Part of the trailer was left outside where the scrap man might nick it.
Where are the wooden extensions to the cradle to give that authentic 1966/67 look? No excuse not to fit those - half a dozen bolts.
And of course - the disastrous attempt to fit an engine.
They say they are moving forwards but they aren't, they're not moving at all. Nor have we bad mouthed any engineers - we've only ever said they're good in their particular field - as we are.
So that's the 'real story' and a sad one at that. You would hope that a year on someone there would say, hmmm, maybe those BBP lot have a point, this is quite tricky, let's look at ways of building bridges, after all it's what a lot of people would like to see.
But, no. It's now seemingly guaranteed that K7 will not be operational this year and it's entirely likely the same will apply next year and if it is operational it's going to be after FIVE MONTHS of work when we could do it in one - absolutely crackers!

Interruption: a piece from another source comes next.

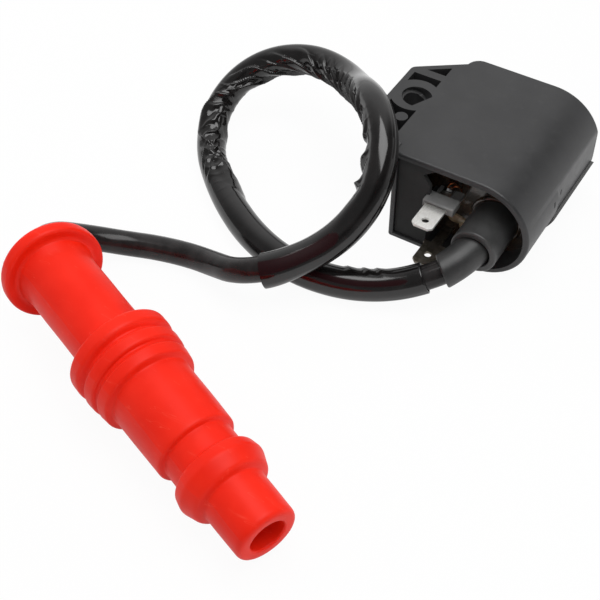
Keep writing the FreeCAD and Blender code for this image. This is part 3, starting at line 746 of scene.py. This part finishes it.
def softened(nodeName, material, slot, width):
    # the solid's own shape with its sharp edges rolled over; flat faces are joined first and so stay flat
    work = bmesh.new()
    work.from_mesh(nodes[nodeName].data)
    bmesh.ops.remove_doubles(work, verts=work.verts, dist=softSizes["sameCorner"] * mm)
    bmesh.ops.dissolve_limit(work, angle_limit=math.radians(softSizes["flatWithin"]), verts=work.verts,
                             edges=work.edges)
    mesh = bpy.data.meshes.new(nodeName + "Soft")
    work.to_mesh(mesh)
    work.free()
    mesh.polygons.foreach_set("use_smooth", [True] * len(mesh.polygons))
    piece = bpy.data.objects.new(nodeName + "Soft", mesh)
    bpy.context.scene.collection.objects.link(piece)
    bevel = piece.modifiers.new("edges", "BEVEL")
    bevel.width = width * mm
    bevel.segments = softSizes["segments"]
    bevel.limit_method = "ANGLE"
    bevel.angle_limit = math.radians(softSizes["sharpOver"])
    bevel.use_clamp_overlap = True
    bevel.miter_outer = "MITER_ARC"
    weigh = piece.modifiers.new("shading", "WEIGHTED_NORMAL")
    weigh.keep_sharp = True
    bpy.context.view_layer.update()
    finished = bpy.data.meshes.new_from_object(piece.evaluated_get(bpy.context.evaluated_depsgraph_get()))
    piece.modifiers.clear()
    piece.data = finished
    piece.data.materials.clear()
    piece.data.materials.append(material)
    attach(piece, "root")
    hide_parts(nodeName)


housingMarks = {
    # all in mm on the flat of the round side: middle and half size along y, then along z
    # two slits, painted near black as the shade inside them
    "slitShade": [((-7.0, 0.32), (17.4, 0.8)), ((-0.7, 0.32), (16.9, 0.8))],
    "speck": ((-17.2, 0.18), (22.8, 0.25)),
    "sideFrom": (19.0, 19.3),  # x over which they show
    "railFrom": (17.5, 18.0),  # x over, z under and y behind which the low rail is painted
    "railUnder": (10.05, 10.3),
    "railBehind": (-6.0, -5.0),
    "railPaler": 0.8,          # share of the paint, and the roughness it adds: nought leaves the rail plain
    "railDuller": 0.3,
}


def housingMaterial():
    # satin moulding with a faint bloom, fine grain and handling scuffs, a speck, and two slits painted near
    # black as the shade inside them; the low rail is painted paler and duller, to make up for the little light
    # that it gets
    material, start = newMaterial("housingPlastic")
    scaled = millimetres(start)
    cloud = noise(start, scaled, 0.06, 5.0, {"Roughness": 0.6})
    bloom = noise(start, scaled, 0.35, 4.0, {"Distortion": 0.4})
    grain = noise(start, scaled, 4.5, 3.0)
    streak = noise(start, stretched(start, scaled, (1.4, 0.08, 1.0), (0.0, 0.0, 0.5)), 1.1, 5.0)
    tone = mixColour(start, cloud.step(0.3, 0.7), colour(0.021, 0.021, 0.022), colour(0.030, 0.030, 0.031))
    tone = mixColour(start, bloom.step(0.55, 0.8) * 0.35, tone, grey(0.045))
    tone = mixColour(start, streak.step(0.66, 0.80) * 0.25, tone, grey(0.06))
    x, y, z = start.node("SeparateXYZ", {}, {"Vector": scaled}).outputs("X", "Y", "Z")
    onSide = x.step(*housingMarks["sideFrom"])
    # mask of the painted shade inside the two slits
    slitShade = 0
    for besideY, besideZ in housingMarks["slitShade"]:
        slitShade = slitShade + y.inside(*besideY, 0.1) * z.inside(*besideZ, 0.2)
    besideY, besideZ = housingMarks["speck"]
    speck = y.inside(*besideY, 0.15) * z.inside(*besideZ, 0.2)
    under = 1 - z.step(*housingMarks["railUnder"])
    rail = x.step(*housingMarks["railFrom"]) * under * y.step(*housingMarks["railBehind"])
    tone = mixColour(start, rail * housingMarks["railPaler"], tone, colour(0.15, 0.15, 0.148))
    # painted shade: the slits made near black
    tone = mixColour(start, slitShade * onSide, tone, grey(0.001))
    tone = mixColour(start, speck * onSide, tone, colour(0.35, 0.35, 0.34))
    rough = 0.40 + (cloud - 0.5) * 0.16 + (bloom - 0.5) * 0.12 + (grain - 0.5) * 0.10
    rough = rough + slitShade * onSide * 0.5 + rail * housingMarks["railDuller"]
    bump = bumped(start, 0.22, 0.02, grain + bloom * 1.5)
    useSurface(start.node("BsdfPrincipled", {}, {"Base Color": tone, "Roughness": rough, "Normal": bump}))
    return material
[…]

But here is the most inexcusable part.
When we were on Bute a sizeable number of visitors were of a generation that remembered Campbell and Bluebird and as something like 75k people crowded onto that little island over ten days to see us, that's a lot of people. The oldies wanted to bask in the nostalgia and close a circle from their youth and many were seen with tears in their eyes.
Bluebird hasn't run for seven years for absolutely no valid reason. How many old folks will now never get the chance we offered on Bute because they're either dead or past making the trip?
There is no reason on this earth why Bluebird could not have been run every year apart from during lockdown and the reason it hasn't is not down to Bluebird Project. It is beyond comprehension.
The situation is only getting worse and it could all be put right with a single phone call. So when someone mentions the 'real story'. This is it.
Postscript.
I took no pleasure in writing any of that. It should never have been necessary but to make such ridiculous claims on a public forum was beyond the pale. Sometimes the record needs to be set straight so that's it done.